> [INSTRUCTIONS FOR THE TASK] From the records below, copy every line that contains the word "this".

> [DATA SECTION]
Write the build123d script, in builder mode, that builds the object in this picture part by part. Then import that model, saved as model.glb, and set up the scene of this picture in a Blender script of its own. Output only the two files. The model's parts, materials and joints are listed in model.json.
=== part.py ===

* * *

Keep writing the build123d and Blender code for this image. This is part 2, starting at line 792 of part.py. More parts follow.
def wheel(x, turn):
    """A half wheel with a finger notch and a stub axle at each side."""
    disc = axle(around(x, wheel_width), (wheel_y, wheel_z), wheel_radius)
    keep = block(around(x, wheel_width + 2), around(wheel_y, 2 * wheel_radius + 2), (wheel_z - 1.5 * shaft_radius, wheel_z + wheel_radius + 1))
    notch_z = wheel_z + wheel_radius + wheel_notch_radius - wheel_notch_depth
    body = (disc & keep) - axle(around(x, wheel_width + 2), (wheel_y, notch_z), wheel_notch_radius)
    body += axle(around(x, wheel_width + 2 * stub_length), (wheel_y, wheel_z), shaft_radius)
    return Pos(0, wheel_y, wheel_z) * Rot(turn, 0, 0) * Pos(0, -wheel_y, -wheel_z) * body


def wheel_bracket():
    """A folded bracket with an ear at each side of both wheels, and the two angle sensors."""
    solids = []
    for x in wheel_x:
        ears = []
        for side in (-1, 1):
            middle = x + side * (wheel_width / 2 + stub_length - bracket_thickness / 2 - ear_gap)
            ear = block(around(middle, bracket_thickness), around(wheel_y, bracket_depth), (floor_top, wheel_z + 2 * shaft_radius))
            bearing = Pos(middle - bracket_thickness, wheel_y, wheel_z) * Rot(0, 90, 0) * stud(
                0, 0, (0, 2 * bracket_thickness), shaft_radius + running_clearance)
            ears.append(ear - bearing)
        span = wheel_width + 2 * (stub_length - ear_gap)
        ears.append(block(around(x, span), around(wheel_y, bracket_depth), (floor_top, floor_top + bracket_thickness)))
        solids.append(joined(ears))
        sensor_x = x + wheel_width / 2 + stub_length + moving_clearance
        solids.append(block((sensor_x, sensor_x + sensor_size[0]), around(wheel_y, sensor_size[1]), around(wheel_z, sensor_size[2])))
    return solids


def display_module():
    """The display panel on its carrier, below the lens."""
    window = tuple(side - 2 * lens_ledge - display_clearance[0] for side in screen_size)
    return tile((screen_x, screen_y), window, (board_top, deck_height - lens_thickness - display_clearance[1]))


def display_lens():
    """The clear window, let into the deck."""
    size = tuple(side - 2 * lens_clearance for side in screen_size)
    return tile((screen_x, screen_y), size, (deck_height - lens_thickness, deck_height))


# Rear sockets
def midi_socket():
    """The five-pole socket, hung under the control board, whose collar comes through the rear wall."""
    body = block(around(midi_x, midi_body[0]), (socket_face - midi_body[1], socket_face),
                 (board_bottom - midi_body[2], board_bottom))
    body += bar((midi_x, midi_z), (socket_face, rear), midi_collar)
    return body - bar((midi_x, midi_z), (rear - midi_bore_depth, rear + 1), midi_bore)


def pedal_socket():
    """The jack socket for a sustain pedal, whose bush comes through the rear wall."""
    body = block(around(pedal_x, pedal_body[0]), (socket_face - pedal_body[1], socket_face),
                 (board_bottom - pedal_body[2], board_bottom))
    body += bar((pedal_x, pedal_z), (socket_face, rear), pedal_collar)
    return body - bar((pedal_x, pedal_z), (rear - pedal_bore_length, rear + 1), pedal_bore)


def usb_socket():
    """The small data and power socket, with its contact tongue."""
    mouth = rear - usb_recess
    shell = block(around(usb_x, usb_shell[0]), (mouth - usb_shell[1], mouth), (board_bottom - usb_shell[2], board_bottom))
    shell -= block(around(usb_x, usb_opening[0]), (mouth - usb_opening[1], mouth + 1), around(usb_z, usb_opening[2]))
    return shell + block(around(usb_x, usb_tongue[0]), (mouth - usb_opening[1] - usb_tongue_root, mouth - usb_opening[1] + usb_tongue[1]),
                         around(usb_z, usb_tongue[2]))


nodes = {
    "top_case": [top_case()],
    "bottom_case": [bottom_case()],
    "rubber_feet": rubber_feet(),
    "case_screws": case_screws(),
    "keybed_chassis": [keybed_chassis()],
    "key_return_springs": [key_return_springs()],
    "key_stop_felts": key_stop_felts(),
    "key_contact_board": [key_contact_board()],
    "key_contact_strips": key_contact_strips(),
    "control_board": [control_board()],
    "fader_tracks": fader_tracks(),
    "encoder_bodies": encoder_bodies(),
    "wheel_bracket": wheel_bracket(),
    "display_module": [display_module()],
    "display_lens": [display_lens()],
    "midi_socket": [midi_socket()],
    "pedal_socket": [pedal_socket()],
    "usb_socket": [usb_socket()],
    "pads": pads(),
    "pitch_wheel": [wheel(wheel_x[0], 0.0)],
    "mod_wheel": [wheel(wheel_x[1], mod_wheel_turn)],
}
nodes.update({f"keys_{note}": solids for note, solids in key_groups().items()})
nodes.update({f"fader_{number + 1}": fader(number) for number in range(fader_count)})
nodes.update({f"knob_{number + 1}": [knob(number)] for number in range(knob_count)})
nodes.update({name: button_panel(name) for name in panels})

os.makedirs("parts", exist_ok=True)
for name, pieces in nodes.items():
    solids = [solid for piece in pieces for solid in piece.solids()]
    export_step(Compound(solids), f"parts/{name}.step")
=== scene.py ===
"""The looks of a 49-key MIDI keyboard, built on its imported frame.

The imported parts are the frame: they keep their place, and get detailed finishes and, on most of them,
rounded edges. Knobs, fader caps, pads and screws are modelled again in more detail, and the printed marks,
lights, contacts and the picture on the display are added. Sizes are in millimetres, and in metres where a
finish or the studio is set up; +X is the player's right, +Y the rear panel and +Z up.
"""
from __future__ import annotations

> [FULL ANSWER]
Write the build123d script, in builder mode, that builds the object in this picture part by part. Then import that model, saved as model.glb, and set up the scene of this picture in a Blender script of its own. Output only the two files. The model's parts, materials and joints are listed in model.json.
Keep writing the build123d and Blender code for this image. This is part 2, starting at line 792 of part.py. More parts follow.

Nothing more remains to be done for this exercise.